One of the main goals of a monitoring system is to determine infrastructure health Status, in other words - to check whether it is working as expected or there is a problem or a degradation.
A monitored object within Anturis console may be in one of the following statuses:
- OK (green color) means everything is fine.
- ERROR (red color) designates a severe problem, such as: connection lost, smth goes down, error message in log, strong deviation of some measurement from its desired values, and so on.
- WARNING (orange color) brings attention to a potential or not critical issue, such as: hard drive is almost full, web site responds slowly, etc.
- NO DATA (grey color) used in some cases to show that Anturis has no information about a monitored object and can not be sure that an ERROR happened.
Statuses are defined bottom-up in the following way:
- A result of each single measurement act is checked against a predefined rule and its Status is assigned accordingly. For instance, CPU load measurement result is 75%, which falls into 70-90%% range, and is therefore given WARNING Status. Information about each single measurement and its Status can be found in Data tab inside Monitor details page.

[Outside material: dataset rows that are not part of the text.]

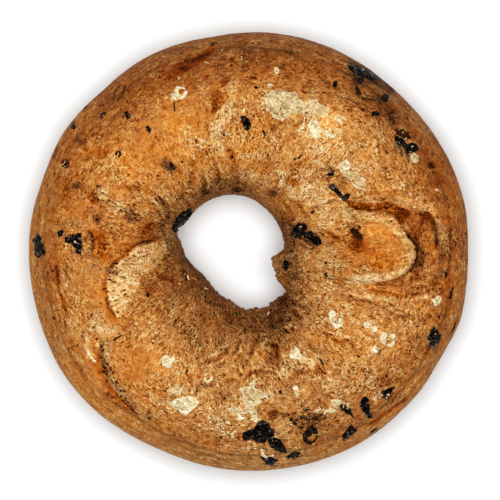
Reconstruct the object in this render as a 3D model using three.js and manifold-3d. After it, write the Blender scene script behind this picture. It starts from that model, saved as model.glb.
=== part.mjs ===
// A boiled and baked bagel with chopped dark fruit or olive baked into its crust, as one solid.
// Millimetres, +Z up. The bagel lies flat on z = 0 with its shown side up, and the origin is the middle of its
// footprint. Azimuths are in degrees, anticlockwise from +X.
//
// The crust is a torus whose two outlines, the outer one and the hole's, are worked out from a radius and a few
// named lobes. Every section between them is a rounded oval with a flat foot. Seams, folds and bulges are relief on
// the upper side, and the larger dark pieces are fused to it.
import * as THREE from "three";
import { mergeVertices } from "three/addons/utils/BufferGeometryUtils.js";
import Module from "manifold-3d";

// ---------------------------------------------------------------- driving dimensions
const OUTER_RADIUS = 55;
const HOLE_RADIUS = 13;
const HOLE_CENTRE = new THREE.Vector2(-4.1, 0.2);
const HEIGHT = 37;
const EQUATOR_HEIGHT = 17.5; // where the ring is widest

const RING_STEPS = 108; // facets round the ring
const SECTION_STEPS = 42; // facets round a section
const CROWN_CROWDING = 0.45; // 0 spaces a section's facets evenly, and more crowds them onto its top
const LINE_STEPS = 24; // straight stretches in a seam's smooth line
const WELD_DISTANCE = 1e-4; // vertices nearer than this are one

// A section is a superellipse: an exponent of 1 gives an ellipse, and less gives squarer shoulders.
const SHOULDER = 0.9;
const FOOT_SHOULDER = 0.8;
const FOOT_SINK = 1.1; // the lower half would reach this share of the equator's height, and is cut off at z = 0

// Relief reaches a little past the equator and fades out below it, as the sine of the section angle.
const RELIEF_FADE = [-0.25, 0.2];

// ---------------------------------------------------------------- outlines
// A lobe pushes an outline out, or in where it is negative: its azimuth, half width in degrees and height.
const OUTER_LOBES = [
  { at: 15, spread: 10, height: 0.4 },
  { at: 48, spread: 15, height: -0.6 },
  { at: 100, spread: 14, height: -0.5 },
  { at: 131, spread: 9, height: -0.7 },
  { at: 160, spread: 8, height: -0.4 },
  { at: 216, spread: 14, height: 0.6 },
  { at: 247, spread: 12, height: -0.5 },
  { at: 303, spread: 22, height: 0.6 },
  { at: 342, spread: 8, height: 0.8 },
];
const HOLE_LOBES = [
  { at: 95, spread: 50, height: 0.8 },
  { at: 160, spread: 9, height: 1.7 },
  { at: 222, spread: 36, height: -3.6 },
  { at: 281, spread: 8, height: 0.9 },
  { at: 300, spread: 19, height: 3.4 },
  { at: 324, spread: 13, height: 3.2 },
];
// The torn lip that stands out of the hole's wall between two azimuths: how softly it starts and ends, its size, and
// its height above the table.
const LIP = { from: -35, to: -3, startEdge: 2.5, endEdge: 7, size: 3.0, level: 19, reach: 6 };

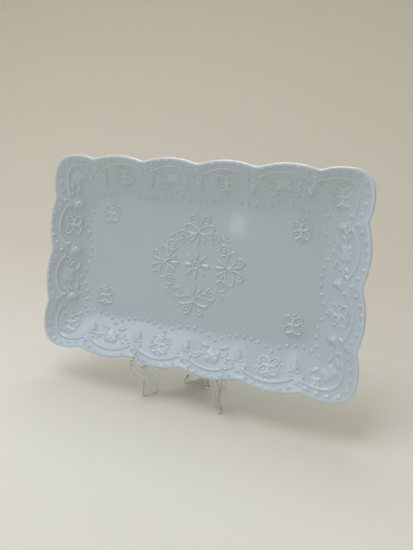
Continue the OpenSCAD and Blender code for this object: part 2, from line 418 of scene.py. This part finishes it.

- Information from several subsequent measurements from all Monitor's Metrics is analyzed to define Monitor's Status at each given moment. For instance, 2 subsequent ping timeouts from two different public Agents (locations) gives ERROR Status to a web-site Monitor. Monitor's Status is shown in front of a Monitor inside Component's page as well as in the Monitor's page.
- Monitor's Statuses are used to calculate Component Status each time as the worst Status among all its Monitors.
- Finally, the worst Status among all Components produces whole infrastructure Status, which is shown in the bottom left corner of the Anturis Console main page.
QoS - Quality of Service
QoS (stands for Quality of Service) is a characteristics of a monitored object calculated based on its Status change over some period of time. It is expressed in percentage of time the object was in each of possible Statuses (primary interest is of course devoted to OK Status).
For example, during one week a web-site was down for 3 hours and also had slow response (say, more than 3 sec. latency) 4 times during the week for half an hour in each case. This means that web-site's QoS (the ratio of time it was in OK Status) is 97%. It was down (ERROR Status) 1,8% of time and it also had degraded performance (WARNING Status) another 1,2% of time during the week.